## TASK REQUIREMENTS
Give back all the data exactly, line by line.

## PROVIDED MATERIAL
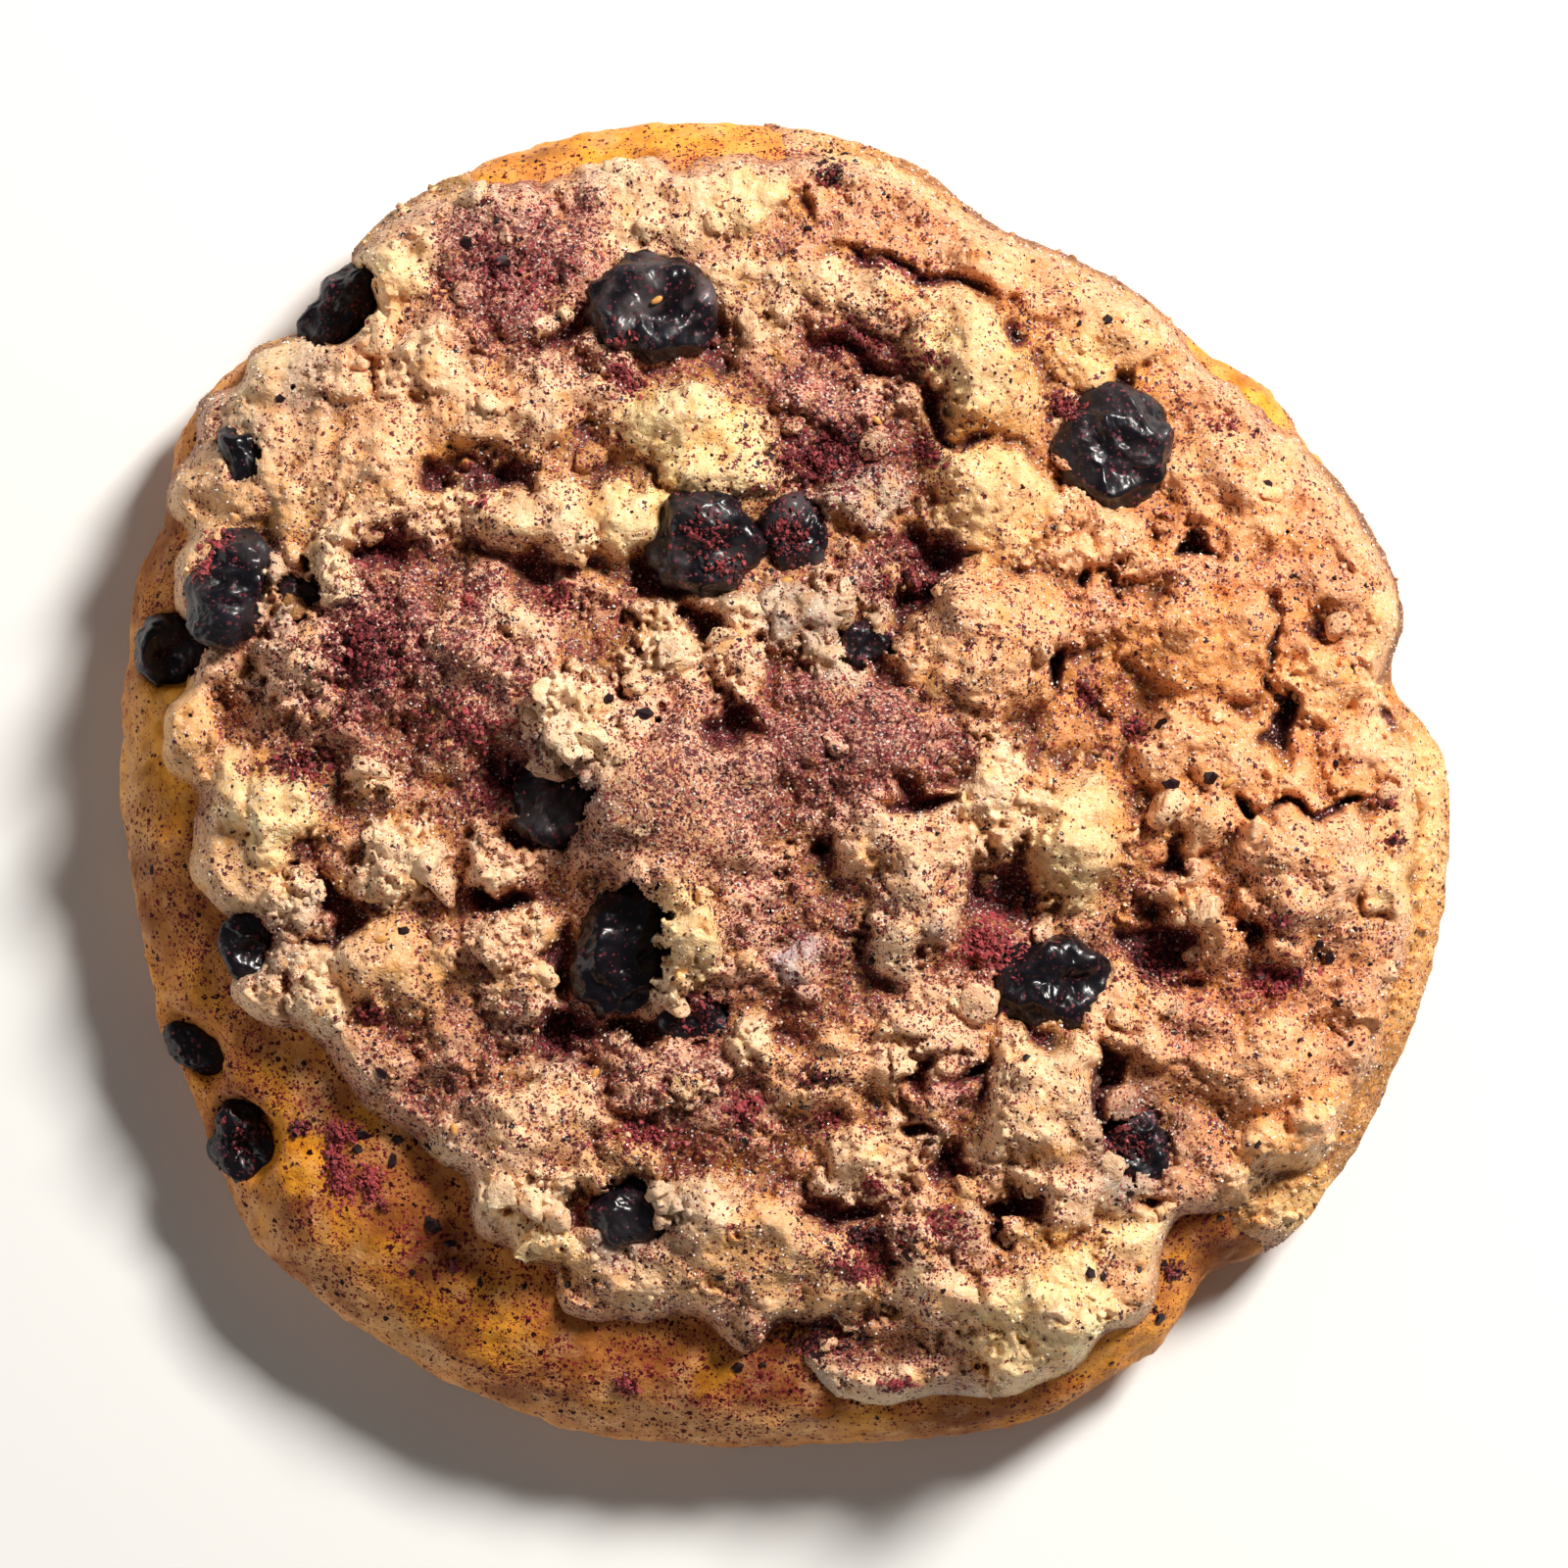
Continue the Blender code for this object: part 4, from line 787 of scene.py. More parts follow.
    # The cap's edge: a step with a scalloped outline, or a soft run-out.
    covered = (on_cap | (on_berry & (np.hypot(across, up) < 42))).astype(float)
    edge_x, edge_y = 0.6 * calm_x + 0.4 * wild_x, 0.6 * calm_y + 0.4 * wild_y
    inside = (read_at(covered, edge_x, edge_y, cell) > 0.5) & on_dough
    step = np.clip(blurred(inside.astype(float), 0.9, cell) * 2 - 0.5, 0, 1) ** 0.6
    slope = np.clip(blurred(covered, 1.5, cell) * 2 - 0.7, 0, 1)
    soft = patched(flat, SOFT_EDGE, 1.2, 66).reshape(shape)
    bare = patched(flat, BARE_EDGE, 1.6, 76).reshape(shape)
    kept = step * (1 - soft) + np.minimum(slope, on_dough) * soft
    kept *= np.clip(1.3 - 1.6 * bare, 0, 1)

    # Where the cap runs on to the outline, it thins to a crust on the dough.
    full = np.clip(3 * patched(flat, FULL_EDGE, 1.5, 77).reshape(shape) - 1, 0, 1)
    foot = np.clip(blurred(covered, 1.3, cell) * 2 - 0.5, 0, 1)
    thin = full * (1 - foot)
    crust = dough + 0.5 + 0.28 * relief(3.5, 0.25, 1.4, 78)
    height += (crust - height) * thin
    inward = blurred(on_dough.astype(float), 2.2, cell)
    shoulder = np.clip((inward - 0.5) / 0.42, 0, 1) ** 0.6
    height += (1 - shoulder) * (dough + 0.45 - height)
    outline = np.clip((blurred(on_dough.astype(float), 0.35, cell) - 0.42) * 4, 0, 1)
    kept += (outline - kept) * full
    outside = dough - UNDER_DOUGH
    least = dough + ON_DOUGH - 1.6 * near_berry
    height = outside + (np.maximum(height, least) - outside) * kept
    over = np.clip(height - (CAD_BOX[1][2] / MM - TOP_ROOM), 0, None)
    height -= over - TOP_SQUEEZE * np.tanh(over / TOP_SQUEEZE)

    # Colours, with painted shade in the hollows and painted highlights on the crests.
    # How far each place lies below its surroundings: the hollows get painted shade and the crests
    # a painted highlight.
    lows = 0.5 * (blurred(height, 1.2, cell) + blurred(height, 2.8, cell)) - height
    lows -= 0.5 * beside
    hollow_shade = np.clip((lows - 0.12) / 1.15, 0, 1) * kept
    for channel in range(3):
        colour[..., channel] = blurred(colour[..., channel], 0.5, cell)
    colour = colour.reshape(-1, 3)
    glazed = patched(flat, GOLDEN, 1.6, 79)
    rim_colour = mixed(look.butter, look.golden, 0.75 * glazed)
    colour = mixed(colour, rim_colour, 0.85 * thin.ravel())
    clean = patched(flat, CLEAN, 3.0, 80)
    colour = mixed(colour, look.cream, 0.35 * clean)
    colour = mixed(colour, look.amber, 0.26 * clean)
    # Painted highlight: crests that stand above their surroundings are mixed towards the pale
    # tone.
    colour = mixed(colour, look.pale, 0.4 * np.clip(-0.9 * lows, 0, 1).ravel())
    patches = patched(flat, DUSTED, 2.0, 67).reshape(shape)
    drifted = 0.13 * relief(6, 0.8, 1.5, 68) + 0.3 * np.clip(lows, -0.6, 1.2)
    powder = np.clip(blurred(powder, 0.6, cell) * 0.8 + 0.62 * patches + drifted, 0, 1)
    powder *= (1 - 0.7 * thin) * (1 - 0.55 * clean.reshape(shape))
    greyed = patched(flat, GREYED_PATCHES, 1.2, 69)
    amber = patched(flat, AMBER_AND_GLOW, 1.2, 70)
    butter = np.clip(0.6 * relief(5, 0.8, 1.6, 72) - 0.2, 0, 1).ravel()
    # Amber where butter soaked in, and in the amber patches also a painted glow of light through
    # the crumb.
    colour = mixed(colour, look.amber, np.maximum(amber * 0.85, 0.5 * butter))
    colour = mixed(colour, (0.16, 0.14, 0.15), greyed * 0.7)
    # Painted shade in the hollows and cracks: first amber, as light glowing through the crumb,
    # then the dark crevice shade.
    depth = np.clip(hollow_shade * 0.8 + np.clip(sunk, 0, 2) * 0.2 * kept, 0, 1).ravel()
    colour = mixed(colour, look.amber, 0.7 * np.clip(depth * 3, 0, 1))
    colour = mixed(colour, look.crevice_shade, depth)
    colour *= (1.0 + 0.06 * relief(5, 0.6, 1.4, 71)).reshape(-1, 1)
    colour *= 1 - clean.reshape(-1, 1) * (0, 0.22, 0.34)
    return {
        "across": across,
        "up": up,
        "height": height,
        "kept": kept,
        "colour": colour.reshape(*shape, 3),
        "marks": np.stack([powder, rough, depth.reshape(shape)], axis=2),
    }


def mix_of(name):
    """The colour of a tone, or of the mean of the two tones that its name joins."""
    parts = [np.array(getattr(looks(), part)) for part in name.split("-")]
    return sum(parts) / len(parts)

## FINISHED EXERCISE
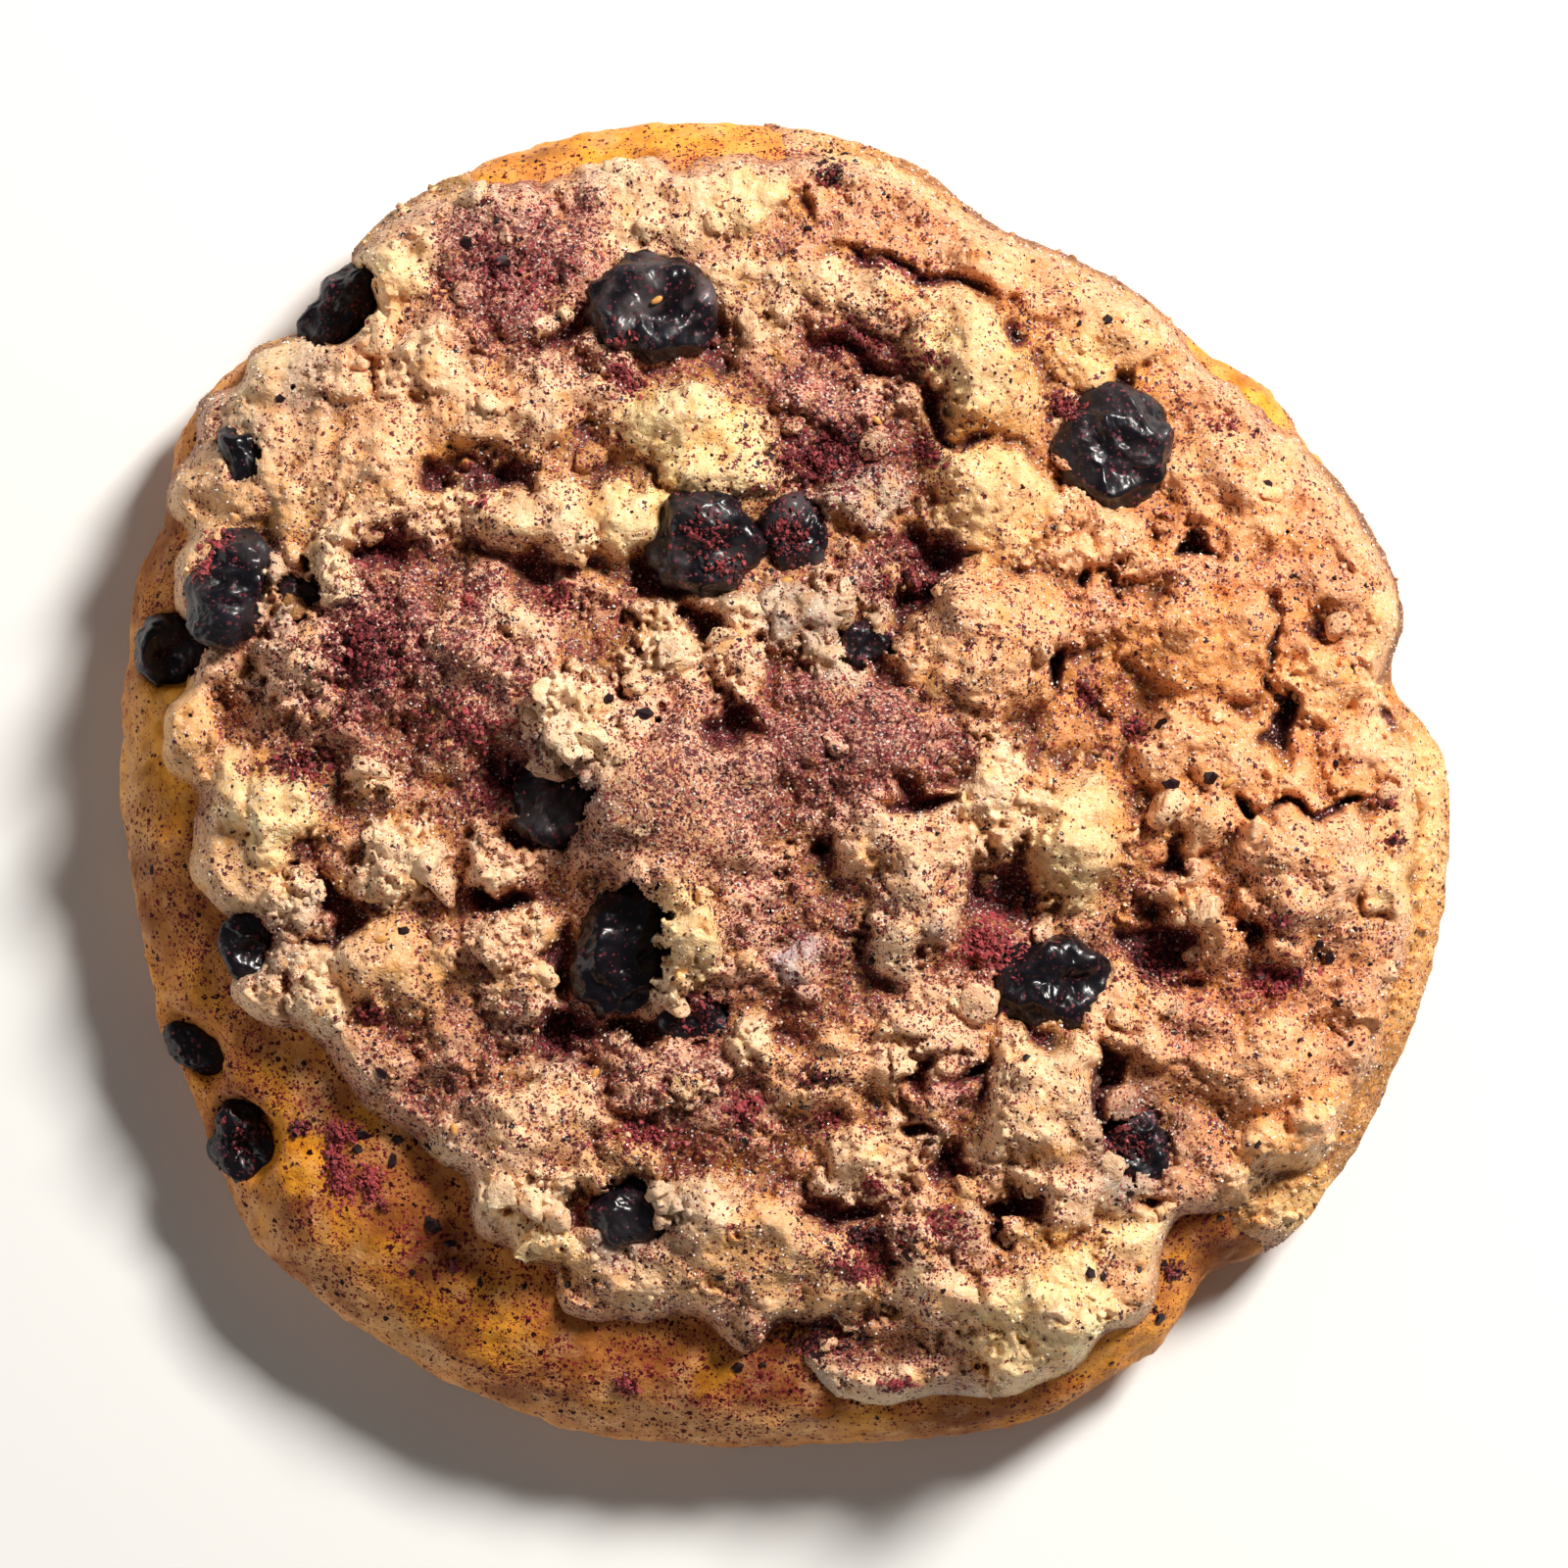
Continue the Blender code for this object: part 4, from line 787 of scene.py. More parts follow.
    # The cap's edge: a step with a scalloped outline, or a soft run-out.
    covered = (on_cap | (on_berry & (np.hypot(across, up) < 42))).astype(float)
    edge_x, edge_y = 0.6 * calm_x + 0.4 * wild_x, 0.6 * calm_y + 0.4 * wild_y
    inside = (read_at(covered, edge_x, edge_y, cell) > 0.5) & on_dough
    step = np.clip(blurred(inside.astype(float), 0.9, cell) * 2 - 0.5, 0, 1) ** 0.6
    slope = np.clip(blurred(covered, 1.5, cell) * 2 - 0.7, 0, 1)
    soft = patched(flat, SOFT_EDGE, 1.2, 66).reshape(shape)
    bare = patched(flat, BARE_EDGE, 1.6, 76).reshape(shape)
    kept = step * (1 - soft) + np.minimum(slope, on_dough) * soft
    kept *= np.clip(1.3 - 1.6 * bare, 0, 1)

    # Where the cap runs on to the outline, it thins to a crust on the dough.
    full = np.clip(3 * patched(flat, FULL_EDGE, 1.5, 77).reshape(shape) - 1, 0, 1)
    foot = np.clip(blurred(covered, 1.3, cell) * 2 - 0.5, 0, 1)
    thin = full * (1 - foot)
    crust = dough + 0.5 + 0.28 * relief(3.5, 0.25, 1.4, 78)
    height += (crust - height) * thin
    inward = blurred(on_dough.astype(float), 2.2, cell)
    shoulder = np.clip((inward - 0.5) / 0.42, 0, 1) ** 0.6
    height += (1 - shoulder) * (dough + 0.45 - height)
    outline = np.clip((blurred(on_dough.astype(float), 0.35, cell) - 0.42) * 4, 0, 1)
    kept += (outline - kept) * full
    outside = dough - UNDER_DOUGH
    least = dough + ON_DOUGH - 1.6 * near_berry
    height = outside + (np.maximum(height, least) - outside) * kept
    over = np.clip(height - (CAD_BOX[1][2] / MM - TOP_ROOM), 0, None)
    height -= over - TOP_SQUEEZE * np.tanh(over / TOP_SQUEEZE)

    # Colours, with painted shade in the hollows and painted highlights on the crests.
    # How far each place lies below its surroundings: the hollows get painted shade and the crests
    # a painted highlight.
    lows = 0.5 * (blurred(height, 1.2, cell) + blurred(height, 2.8, cell)) - height
    lows -= 0.5 * beside
    hollow_shade = np.clip((lows - 0.12) / 1.15, 0, 1) * kept
    for channel in range(3):
        colour[..., channel] = blurred(colour[..., channel], 0.5, cell)
    colour = colour.reshape(-1, 3)
    glazed = patched(flat, GOLDEN, 1.6, 79)
    rim_colour = mixed(look.butter, look.golden, 0.75 * glazed)
    colour = mixed(colour, rim_colour, 0.85 * thin.ravel())
    clean = patched(flat, CLEAN, 3.0, 80)
    colour = mixed(colour, look.cream, 0.35 * clean)
    colour = mixed(colour, look.amber, 0.26 * clean)
    # Painted highlight: crests that stand above their surroundings are mixed towards the pale
    # tone.
    colour = mixed(colour, look.pale, 0.4 * np.clip(-0.9 * lows, 0, 1).ravel())
    patches = patched(flat, DUSTED, 2.0, 67).reshape(shape)
    drifted = 0.13 * relief(6, 0.8, 1.5, 68) + 0.3 * np.clip(lows, -0.6, 1.2)
    powder = np.clip(blurred(powder, 0.6, cell) * 0.8 + 0.62 * patches + drifted, 0, 1)
    powder *= (1 - 0.7 * thin) * (1 - 0.55 * clean.reshape(shape))
    greyed = patched(flat, GREYED_PATCHES, 1.2, 69)
    amber = patched(flat, AMBER_AND_GLOW, 1.2, 70)
    butter = np.clip(0.6 * relief(5, 0.8, 1.6, 72) - 0.2, 0, 1).ravel()
    # Amber where butter soaked in, and in the amber patches also a painted glow of light through
    # the crumb.
    colour = mixed(colour, look.amber, np.maximum(amber * 0.85, 0.5 * butter))
    colour = mixed(colour, (0.16, 0.14, 0.15), greyed * 0.7)
    # Painted shade in the hollows and cracks: first amber, as light glowing through the crumb,
    # then the dark crevice shade.
    depth = np.clip(hollow_shade * 0.8 + np.clip(sunk, 0, 2) * 0.2 * kept, 0, 1).ravel()
    colour = mixed(colour, look.amber, 0.7 * np.clip(depth * 3, 0, 1))
    colour = mixed(colour, look.crevice_shade, depth)
    colour *= (1.0 + 0.06 * relief(5, 0.6, 1.4, 71)).reshape(-1, 1)
    colour *= 1 - clean.reshape(-1, 1) * (0, 0.22, 0.34)
    return {
        "across": across,
        "up": up,
        "height": height,
        "kept": kept,
        "colour": colour.reshape(*shape, 3),
        "marks": np.stack([powder, rough, depth.reshape(shape)], axis=2),
    }


def mix_of(name):
    """The colour of a tone, or of the mean of the two tones that its name joins."""
    parts = [np.array(getattr(looks(), part)) for part in name.split("-")]
    return sum(parts) / len(parts)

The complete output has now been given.